My apologies for the length, but the short point is the mainline churches are not reaching those between 18-35, the childless, and the unchurched. Fewer and fewer are attending for their own religious experience and growth but to provide that for their children or grandchildren.

Peace be with you.

Expat in UK
And also with you; and with you all. This goes to my original impetus which is also, as D2 wisely reminded us at the outset, is the weakness of any one vision: we know only what we know. I am concerned about the "unchurched" and the ability of the church to reach out to those who don't know it and don't need it. But then, we've been there before, haven't we? It may be we all, especially those of us ordained and called into the particular ministry that follows in the footsteps of Peter and Paul, have to take up the mantle of such itineracy again.
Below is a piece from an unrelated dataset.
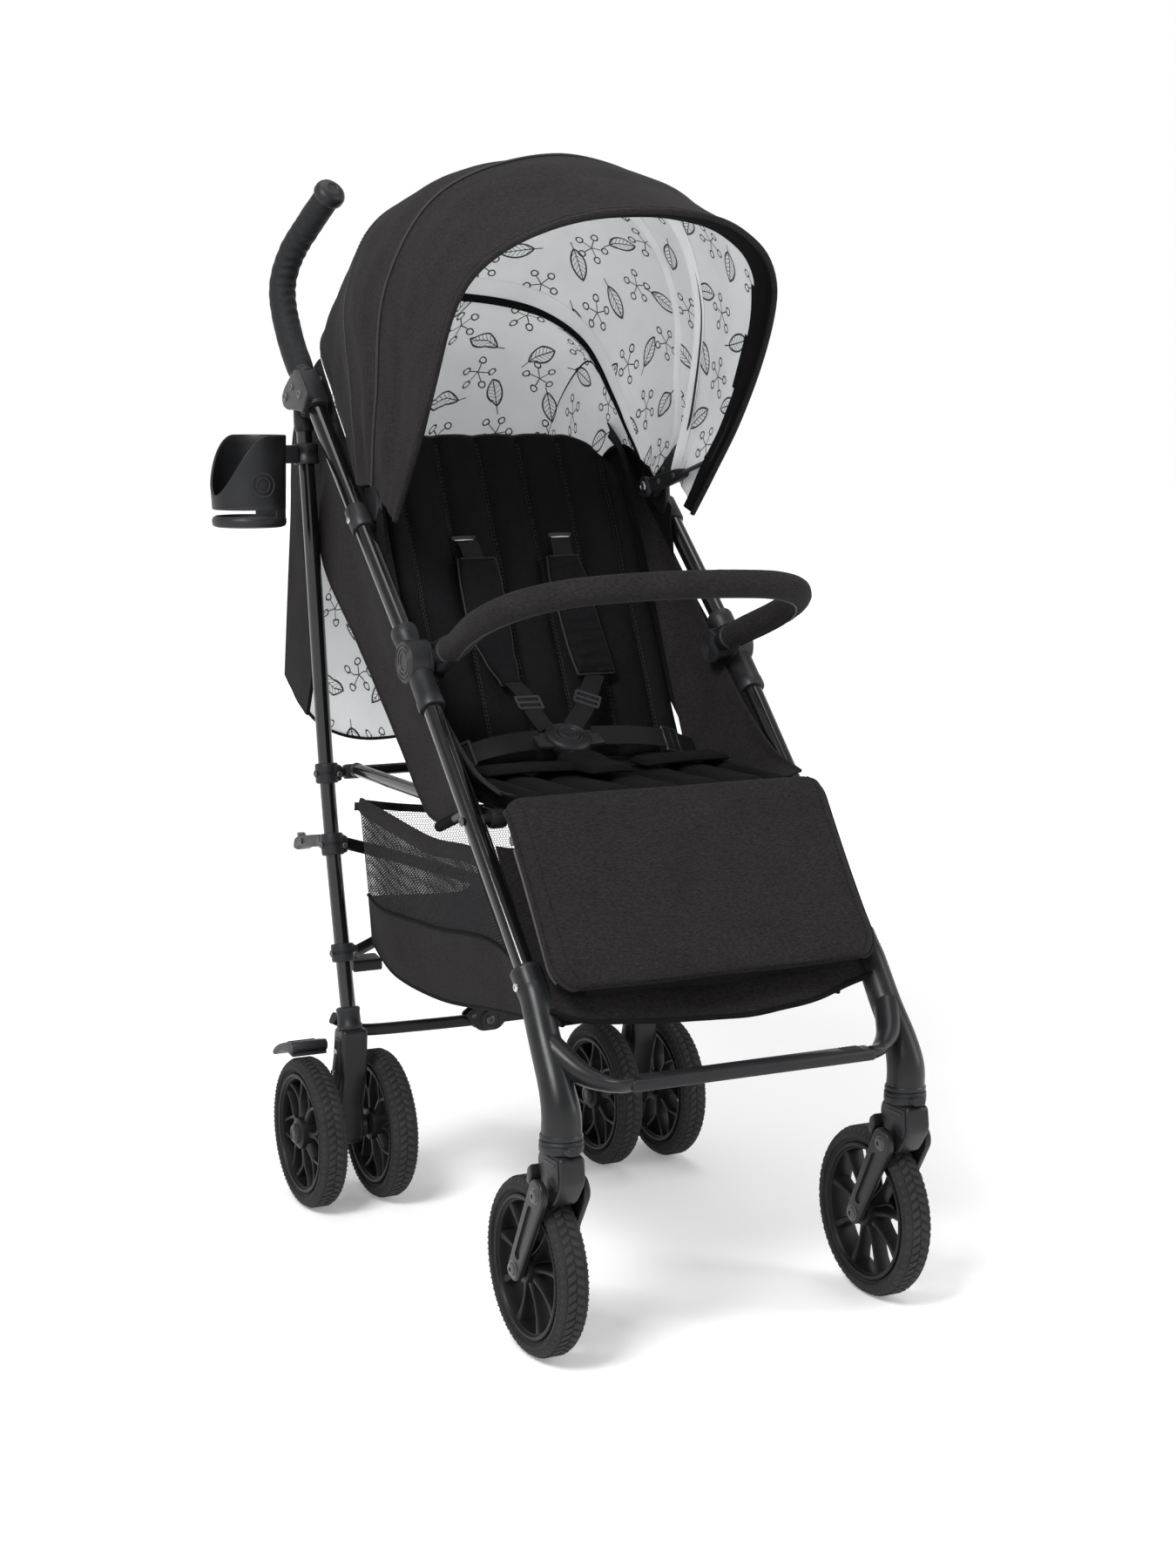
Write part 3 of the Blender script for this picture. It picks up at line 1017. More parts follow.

I am very concerned at the costs a full-time pastor imposes on a church; and the sense of identity a "proper" church gives people. The history of the church, even the recent history, is littered with small groups and small churches that couldn't buck the trend, the expectations, the assumptions of both the culture and the society (and even sociology). But I also know, from my own experience, of exceptions to the rule. There are always exceptions to the rule, and they prove that God is working in the church, as opposed to the church working to do the work of God. (We too easily get that equation backwards.) Certainly the trend seems to be what expat identifies. Some congregations, as D2 reminds us, are reaching the young, the 18-35. But what can the Church do about it? What should the Church do about it?

That is the ecclesiological question today.